| EXERCISE DETAILS |
Go through the lines below. Copy those with "Identity".

==========

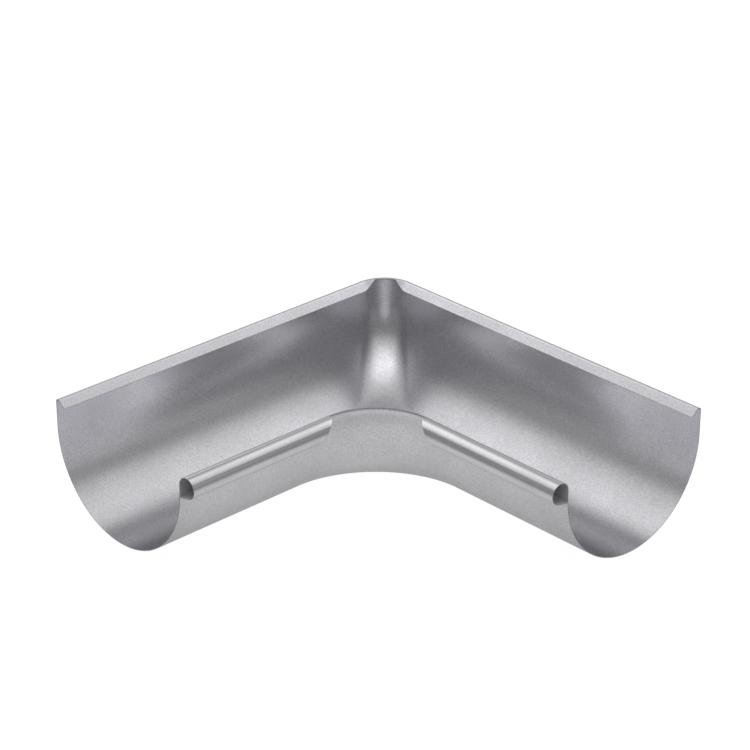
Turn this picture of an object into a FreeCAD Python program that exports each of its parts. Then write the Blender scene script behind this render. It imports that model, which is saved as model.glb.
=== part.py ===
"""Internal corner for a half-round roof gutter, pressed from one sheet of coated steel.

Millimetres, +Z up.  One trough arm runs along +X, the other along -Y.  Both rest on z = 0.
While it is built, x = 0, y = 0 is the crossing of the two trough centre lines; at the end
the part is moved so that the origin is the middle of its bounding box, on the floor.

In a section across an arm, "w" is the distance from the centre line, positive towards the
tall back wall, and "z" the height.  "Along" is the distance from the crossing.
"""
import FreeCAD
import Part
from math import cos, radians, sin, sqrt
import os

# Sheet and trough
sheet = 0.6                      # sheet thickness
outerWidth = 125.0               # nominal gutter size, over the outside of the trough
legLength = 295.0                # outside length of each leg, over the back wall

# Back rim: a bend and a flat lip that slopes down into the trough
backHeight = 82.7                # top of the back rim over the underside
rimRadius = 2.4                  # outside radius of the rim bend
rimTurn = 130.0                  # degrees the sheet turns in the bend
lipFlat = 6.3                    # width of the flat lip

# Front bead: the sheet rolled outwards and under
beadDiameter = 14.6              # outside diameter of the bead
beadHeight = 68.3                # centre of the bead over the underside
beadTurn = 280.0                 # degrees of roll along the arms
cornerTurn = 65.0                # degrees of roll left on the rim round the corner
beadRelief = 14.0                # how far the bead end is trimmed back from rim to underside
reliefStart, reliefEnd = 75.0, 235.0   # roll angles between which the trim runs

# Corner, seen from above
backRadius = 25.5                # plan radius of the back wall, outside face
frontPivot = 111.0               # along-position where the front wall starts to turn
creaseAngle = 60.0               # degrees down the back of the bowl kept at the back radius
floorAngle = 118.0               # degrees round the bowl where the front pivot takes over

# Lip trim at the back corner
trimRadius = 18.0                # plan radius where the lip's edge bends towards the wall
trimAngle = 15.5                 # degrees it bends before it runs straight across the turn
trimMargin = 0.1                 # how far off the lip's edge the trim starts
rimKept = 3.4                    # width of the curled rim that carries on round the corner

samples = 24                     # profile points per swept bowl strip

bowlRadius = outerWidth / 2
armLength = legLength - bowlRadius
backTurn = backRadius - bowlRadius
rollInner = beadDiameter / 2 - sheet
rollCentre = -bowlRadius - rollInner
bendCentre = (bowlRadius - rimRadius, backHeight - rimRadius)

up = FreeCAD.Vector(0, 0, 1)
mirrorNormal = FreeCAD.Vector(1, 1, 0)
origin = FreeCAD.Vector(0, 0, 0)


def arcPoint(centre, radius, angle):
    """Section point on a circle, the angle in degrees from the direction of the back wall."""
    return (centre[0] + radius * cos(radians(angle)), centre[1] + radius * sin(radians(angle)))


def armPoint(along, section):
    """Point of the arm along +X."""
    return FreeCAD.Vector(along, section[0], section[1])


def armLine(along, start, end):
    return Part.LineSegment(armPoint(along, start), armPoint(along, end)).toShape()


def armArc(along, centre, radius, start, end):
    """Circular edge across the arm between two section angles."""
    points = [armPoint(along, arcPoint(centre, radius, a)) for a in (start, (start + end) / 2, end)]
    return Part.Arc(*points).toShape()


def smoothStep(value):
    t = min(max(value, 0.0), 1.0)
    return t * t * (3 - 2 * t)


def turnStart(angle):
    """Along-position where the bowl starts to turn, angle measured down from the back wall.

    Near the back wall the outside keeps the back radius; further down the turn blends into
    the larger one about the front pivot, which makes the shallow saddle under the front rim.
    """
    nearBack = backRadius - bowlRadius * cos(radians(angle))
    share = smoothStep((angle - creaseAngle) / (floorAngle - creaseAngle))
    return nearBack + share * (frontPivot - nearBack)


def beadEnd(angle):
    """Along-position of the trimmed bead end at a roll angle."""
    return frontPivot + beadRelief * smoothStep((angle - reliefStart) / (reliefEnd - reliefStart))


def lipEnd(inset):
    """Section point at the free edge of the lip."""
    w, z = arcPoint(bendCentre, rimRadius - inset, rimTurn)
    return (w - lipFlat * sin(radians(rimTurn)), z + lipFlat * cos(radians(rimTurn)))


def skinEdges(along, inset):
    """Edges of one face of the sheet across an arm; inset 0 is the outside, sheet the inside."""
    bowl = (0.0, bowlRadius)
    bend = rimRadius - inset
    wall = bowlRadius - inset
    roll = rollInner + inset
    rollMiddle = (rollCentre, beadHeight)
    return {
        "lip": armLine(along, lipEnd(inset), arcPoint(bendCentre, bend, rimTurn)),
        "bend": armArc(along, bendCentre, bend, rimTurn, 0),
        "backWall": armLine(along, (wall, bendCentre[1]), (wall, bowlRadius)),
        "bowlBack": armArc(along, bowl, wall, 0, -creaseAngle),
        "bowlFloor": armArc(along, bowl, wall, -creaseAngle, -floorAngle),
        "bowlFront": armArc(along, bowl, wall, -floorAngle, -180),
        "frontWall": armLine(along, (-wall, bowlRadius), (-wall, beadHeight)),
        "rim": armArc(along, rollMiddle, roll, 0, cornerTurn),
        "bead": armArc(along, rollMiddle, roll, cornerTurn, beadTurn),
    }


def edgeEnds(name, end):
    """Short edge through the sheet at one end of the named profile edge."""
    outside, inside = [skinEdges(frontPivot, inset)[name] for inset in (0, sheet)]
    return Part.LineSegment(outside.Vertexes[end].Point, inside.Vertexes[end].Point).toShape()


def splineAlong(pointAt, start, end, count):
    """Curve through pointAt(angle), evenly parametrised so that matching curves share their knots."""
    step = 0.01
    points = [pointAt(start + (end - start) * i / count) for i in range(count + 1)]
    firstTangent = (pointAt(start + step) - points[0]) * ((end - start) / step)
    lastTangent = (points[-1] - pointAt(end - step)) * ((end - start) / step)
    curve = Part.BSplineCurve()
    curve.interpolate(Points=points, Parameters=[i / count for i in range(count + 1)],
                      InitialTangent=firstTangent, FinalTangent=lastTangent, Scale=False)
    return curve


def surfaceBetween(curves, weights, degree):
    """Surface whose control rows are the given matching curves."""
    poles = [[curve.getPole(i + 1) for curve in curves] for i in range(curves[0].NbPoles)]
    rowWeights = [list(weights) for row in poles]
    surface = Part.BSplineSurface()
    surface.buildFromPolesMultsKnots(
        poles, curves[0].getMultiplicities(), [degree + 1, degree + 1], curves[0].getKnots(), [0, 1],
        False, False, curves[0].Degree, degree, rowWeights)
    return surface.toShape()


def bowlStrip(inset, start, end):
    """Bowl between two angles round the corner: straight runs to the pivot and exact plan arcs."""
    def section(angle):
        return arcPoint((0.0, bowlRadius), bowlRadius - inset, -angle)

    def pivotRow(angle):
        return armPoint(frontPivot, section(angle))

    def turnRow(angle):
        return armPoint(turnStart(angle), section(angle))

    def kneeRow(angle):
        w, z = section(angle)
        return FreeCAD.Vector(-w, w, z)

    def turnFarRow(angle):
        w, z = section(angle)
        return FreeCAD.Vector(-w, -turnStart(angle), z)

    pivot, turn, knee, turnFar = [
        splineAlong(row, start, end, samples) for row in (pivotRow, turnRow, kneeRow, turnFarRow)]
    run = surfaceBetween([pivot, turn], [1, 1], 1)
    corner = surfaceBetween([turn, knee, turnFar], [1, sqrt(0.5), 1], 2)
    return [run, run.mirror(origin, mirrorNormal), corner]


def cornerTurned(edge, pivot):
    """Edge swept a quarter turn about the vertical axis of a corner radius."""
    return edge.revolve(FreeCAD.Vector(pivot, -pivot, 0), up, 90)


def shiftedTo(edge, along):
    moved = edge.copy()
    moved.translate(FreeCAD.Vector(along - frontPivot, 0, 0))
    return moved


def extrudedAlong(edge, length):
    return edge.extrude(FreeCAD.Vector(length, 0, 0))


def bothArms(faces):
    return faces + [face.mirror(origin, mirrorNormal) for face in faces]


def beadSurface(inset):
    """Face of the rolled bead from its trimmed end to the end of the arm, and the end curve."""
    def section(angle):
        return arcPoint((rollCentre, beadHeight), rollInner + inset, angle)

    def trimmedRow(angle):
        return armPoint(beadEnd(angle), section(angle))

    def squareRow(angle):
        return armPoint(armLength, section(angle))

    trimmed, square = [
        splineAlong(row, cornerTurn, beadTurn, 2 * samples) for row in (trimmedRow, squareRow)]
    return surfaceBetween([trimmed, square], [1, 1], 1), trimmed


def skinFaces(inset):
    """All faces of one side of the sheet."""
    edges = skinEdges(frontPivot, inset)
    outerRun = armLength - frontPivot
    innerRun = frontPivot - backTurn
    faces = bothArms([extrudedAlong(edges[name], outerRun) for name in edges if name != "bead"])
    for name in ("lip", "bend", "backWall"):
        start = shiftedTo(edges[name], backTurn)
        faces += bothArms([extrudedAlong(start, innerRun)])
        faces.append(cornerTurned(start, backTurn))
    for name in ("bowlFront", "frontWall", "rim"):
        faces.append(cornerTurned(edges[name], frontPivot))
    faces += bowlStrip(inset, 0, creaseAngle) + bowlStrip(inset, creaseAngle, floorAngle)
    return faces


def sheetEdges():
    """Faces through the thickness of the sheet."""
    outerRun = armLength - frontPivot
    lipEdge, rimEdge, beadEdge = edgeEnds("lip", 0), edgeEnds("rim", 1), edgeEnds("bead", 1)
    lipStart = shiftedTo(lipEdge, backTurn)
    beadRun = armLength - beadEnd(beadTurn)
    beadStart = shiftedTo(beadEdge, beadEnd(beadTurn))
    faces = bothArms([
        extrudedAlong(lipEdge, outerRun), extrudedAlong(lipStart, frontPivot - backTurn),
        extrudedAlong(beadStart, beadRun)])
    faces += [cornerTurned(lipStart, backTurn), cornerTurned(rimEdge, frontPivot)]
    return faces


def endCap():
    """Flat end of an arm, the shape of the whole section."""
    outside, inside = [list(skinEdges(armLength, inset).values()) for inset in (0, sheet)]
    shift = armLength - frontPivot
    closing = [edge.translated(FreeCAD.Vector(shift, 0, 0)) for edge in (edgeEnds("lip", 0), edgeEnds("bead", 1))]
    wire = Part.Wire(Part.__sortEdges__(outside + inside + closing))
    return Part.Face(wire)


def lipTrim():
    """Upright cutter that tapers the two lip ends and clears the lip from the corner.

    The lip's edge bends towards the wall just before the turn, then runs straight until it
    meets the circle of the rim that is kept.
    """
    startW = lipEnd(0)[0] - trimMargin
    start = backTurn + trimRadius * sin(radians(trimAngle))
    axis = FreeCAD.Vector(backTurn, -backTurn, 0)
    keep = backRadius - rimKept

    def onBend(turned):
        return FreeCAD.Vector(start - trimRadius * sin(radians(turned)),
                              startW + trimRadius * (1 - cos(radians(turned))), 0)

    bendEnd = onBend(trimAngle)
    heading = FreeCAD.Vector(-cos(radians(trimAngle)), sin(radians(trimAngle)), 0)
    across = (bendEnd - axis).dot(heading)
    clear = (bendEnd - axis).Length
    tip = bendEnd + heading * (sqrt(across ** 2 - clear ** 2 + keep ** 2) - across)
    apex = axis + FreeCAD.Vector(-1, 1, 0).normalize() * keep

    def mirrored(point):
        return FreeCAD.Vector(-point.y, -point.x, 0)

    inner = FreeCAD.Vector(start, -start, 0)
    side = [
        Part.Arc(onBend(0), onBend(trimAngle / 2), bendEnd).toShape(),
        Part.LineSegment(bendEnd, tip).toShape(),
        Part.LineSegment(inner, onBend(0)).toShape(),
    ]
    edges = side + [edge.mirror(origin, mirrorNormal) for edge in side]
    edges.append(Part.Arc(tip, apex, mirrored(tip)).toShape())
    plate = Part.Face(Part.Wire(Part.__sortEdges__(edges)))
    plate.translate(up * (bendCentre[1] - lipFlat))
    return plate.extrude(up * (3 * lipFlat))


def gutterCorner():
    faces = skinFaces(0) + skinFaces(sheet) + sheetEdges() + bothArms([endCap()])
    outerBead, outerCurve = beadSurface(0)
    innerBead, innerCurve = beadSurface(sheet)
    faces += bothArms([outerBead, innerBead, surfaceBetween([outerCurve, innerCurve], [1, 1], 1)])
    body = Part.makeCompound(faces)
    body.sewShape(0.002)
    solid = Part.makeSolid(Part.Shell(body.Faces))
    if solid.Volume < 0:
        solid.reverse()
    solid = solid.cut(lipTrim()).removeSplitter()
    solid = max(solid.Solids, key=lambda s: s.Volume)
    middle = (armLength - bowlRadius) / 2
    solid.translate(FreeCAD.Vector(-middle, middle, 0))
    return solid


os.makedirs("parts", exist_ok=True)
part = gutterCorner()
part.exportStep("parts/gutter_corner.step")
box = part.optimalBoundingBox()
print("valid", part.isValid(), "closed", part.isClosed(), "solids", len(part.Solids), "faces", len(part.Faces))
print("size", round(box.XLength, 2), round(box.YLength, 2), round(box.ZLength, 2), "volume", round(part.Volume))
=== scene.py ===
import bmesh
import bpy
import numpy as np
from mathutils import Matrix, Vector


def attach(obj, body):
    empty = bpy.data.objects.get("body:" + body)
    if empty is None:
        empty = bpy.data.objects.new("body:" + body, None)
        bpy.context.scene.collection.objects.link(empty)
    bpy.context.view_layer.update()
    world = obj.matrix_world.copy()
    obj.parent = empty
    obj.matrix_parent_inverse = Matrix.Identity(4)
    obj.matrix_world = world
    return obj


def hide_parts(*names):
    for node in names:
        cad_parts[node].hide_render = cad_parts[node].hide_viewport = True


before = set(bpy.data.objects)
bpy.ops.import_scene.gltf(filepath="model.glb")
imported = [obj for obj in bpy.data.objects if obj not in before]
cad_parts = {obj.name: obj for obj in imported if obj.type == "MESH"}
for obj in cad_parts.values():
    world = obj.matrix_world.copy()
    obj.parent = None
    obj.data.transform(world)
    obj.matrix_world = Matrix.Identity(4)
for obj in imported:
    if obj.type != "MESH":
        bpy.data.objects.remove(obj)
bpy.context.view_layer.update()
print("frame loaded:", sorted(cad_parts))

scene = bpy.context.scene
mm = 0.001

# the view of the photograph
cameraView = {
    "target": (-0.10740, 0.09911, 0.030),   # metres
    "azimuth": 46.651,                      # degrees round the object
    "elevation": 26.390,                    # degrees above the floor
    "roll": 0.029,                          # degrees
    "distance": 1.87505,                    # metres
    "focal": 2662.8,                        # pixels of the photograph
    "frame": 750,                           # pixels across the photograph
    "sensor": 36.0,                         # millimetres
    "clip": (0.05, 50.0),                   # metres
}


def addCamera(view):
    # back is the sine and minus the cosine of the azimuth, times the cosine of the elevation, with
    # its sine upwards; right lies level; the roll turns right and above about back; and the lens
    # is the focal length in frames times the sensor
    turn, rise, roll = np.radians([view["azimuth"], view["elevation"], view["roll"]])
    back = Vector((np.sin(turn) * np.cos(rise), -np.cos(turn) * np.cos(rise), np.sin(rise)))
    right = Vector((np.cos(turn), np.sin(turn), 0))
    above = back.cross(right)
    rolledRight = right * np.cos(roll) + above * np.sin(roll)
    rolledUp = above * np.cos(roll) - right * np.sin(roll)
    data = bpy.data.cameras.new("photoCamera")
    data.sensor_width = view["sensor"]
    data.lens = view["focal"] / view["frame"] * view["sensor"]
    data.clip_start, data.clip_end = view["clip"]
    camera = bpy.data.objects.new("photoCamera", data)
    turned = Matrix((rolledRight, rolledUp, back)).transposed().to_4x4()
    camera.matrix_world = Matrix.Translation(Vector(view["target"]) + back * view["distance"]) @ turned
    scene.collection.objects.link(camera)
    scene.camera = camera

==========

| RESULT |
    obj.matrix_parent_inverse = Matrix.Identity(4)
    obj.matrix_world = Matrix.Identity(4)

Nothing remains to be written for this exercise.